Dort finden ohnehin neben dem Ausstellungsbetrieb schon allerhand Konzerte mit neuer Musik statt; es regt sich, dazu passend, ein gewisses Kongreß- und Vortragsleben, ja es hat sich ein regelrechtes kleines Kulturzentrum herausgebildet. „Und ohne einen Pfennig an staatlicher Unterstützung“, sagt Katrin Rabus.

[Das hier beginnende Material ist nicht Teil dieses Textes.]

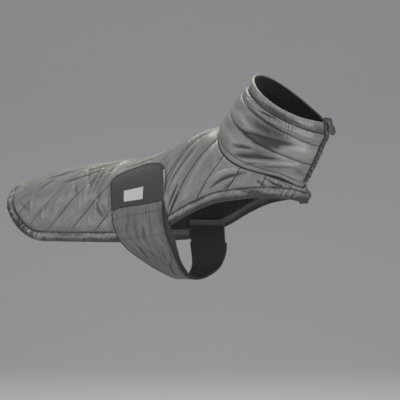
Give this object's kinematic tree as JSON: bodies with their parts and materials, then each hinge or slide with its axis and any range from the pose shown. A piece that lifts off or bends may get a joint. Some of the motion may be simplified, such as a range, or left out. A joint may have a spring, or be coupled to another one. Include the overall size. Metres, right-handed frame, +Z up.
{
  "type": "dog winter coat",
  "caption": "Quilted winter coat for a large dog, in worn shape and empty, with a high funnel collar and a wide belly strap that closes with a patch on the flank.",
  "frame": {"origin": "the coat's inner face at the spine over the withers, where the wearer's back carries it", "axes": "+X toward the dog's head, +Y toward the dog's left side, +Z up"},
  "size_m": [0.9006, 0.2666, 0.4799],
  "materials": {
    "shell": "satin",
    "strap": "satin",
    "fleece": "matte",
    "piping": "matte",
    "patch": "matte",
    "tape": "satin",
    "label": "satin"
  },
  "bodies": {
    "root": {"back_panel": "shell", "rear_hem_band": "shell", "near_flank_band": "shell", "far_flank_band": "shell", "near_shoulder_band": "shell", "far_shoulder_band": "shell", "collar_shell": "shell", "collar_rim_band": "shell", "collar_lining": "fleece", "collar_edge_binding": "piping", "collar_corner_tab": "shell", "belly_strap": "strap", "belly_strap_lining": "piping", "strap_rear_piping": "piping", "strap_front_piping": "piping", "closure_patch": "patch", "patch_piping": "piping", "hook_tape": "tape", "label": "label"}
  },
  "joints": []
}
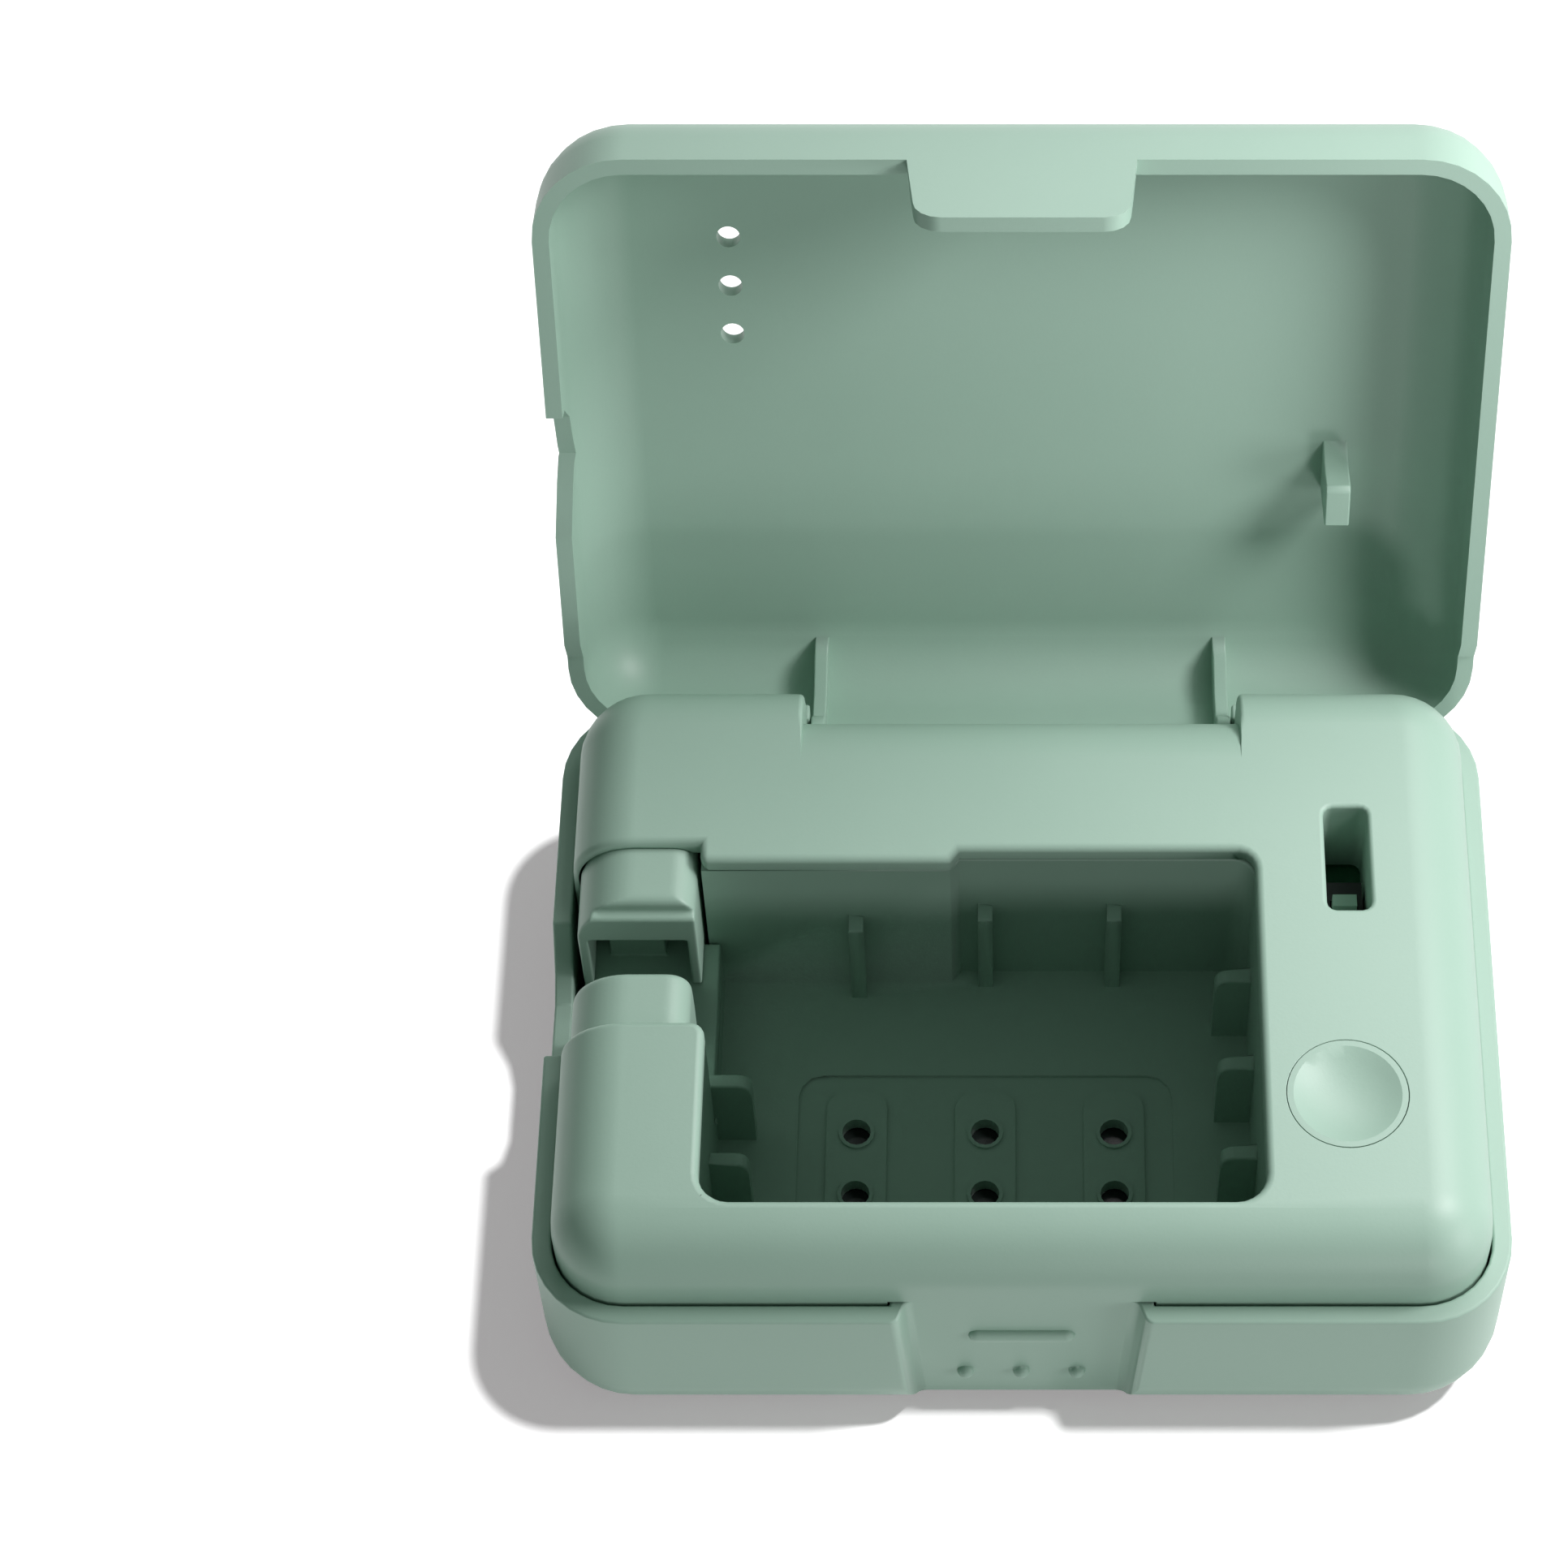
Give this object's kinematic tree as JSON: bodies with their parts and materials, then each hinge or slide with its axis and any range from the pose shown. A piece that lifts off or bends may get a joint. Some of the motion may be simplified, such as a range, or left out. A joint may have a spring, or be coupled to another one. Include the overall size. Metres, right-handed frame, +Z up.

Als umso brüskierender empfindet sie, wie ihr Vorschlag jetzt abgeblockt wird. „Das Gebäude hier ist doch ein Sahnestück. Wir könnten's an weißgott wen vermieten, aber wir wollten es freihalten für Gruppen, mit denen wir gerne was machen möchten.“

Sie hatte der Kammerphilharmonie einen Sechsjahresvertrag angeboten; jetzt, nach acht Monaten, kam aus dem Wirtschaftsressort die Antwort, daß ihre Räume höchstens für eine Übergangszeit von einem Jahr in Frage kämen. „Aber dafür eigens umzubauen, ist doch sinnlos“, sagt die Galeristin. „Nein, ich sehe, daß es hier überhaupt nicht in die politische Landschaft paßt, wenn man selbständig handelt. Stattdessen wird dort investiert, wo von selber gar nichts läuft: in unausgegorene Design- Geschichten, die gleich wieder baden gehen, in ein Forum Langenstraße, das niemand braucht, oder ins Ernst-Waldau-Theater, damit überhaupt jemand hin will.“

Jetzt ist aber erst einmal alles vertagt: Das Hochbauamt brütet noch ein Weilchen über den dräuenden Umzugskosten fürs Ernst- Waldau-Theater, bis die Voranschlagsreife erreicht ist; ein Frankfurter Architekt überlegt, wie man's machen könnte, und im März soll dann endgültig entschieden werden. So lange will Katrin Rabus ihre Räume noch leerstehen lassen.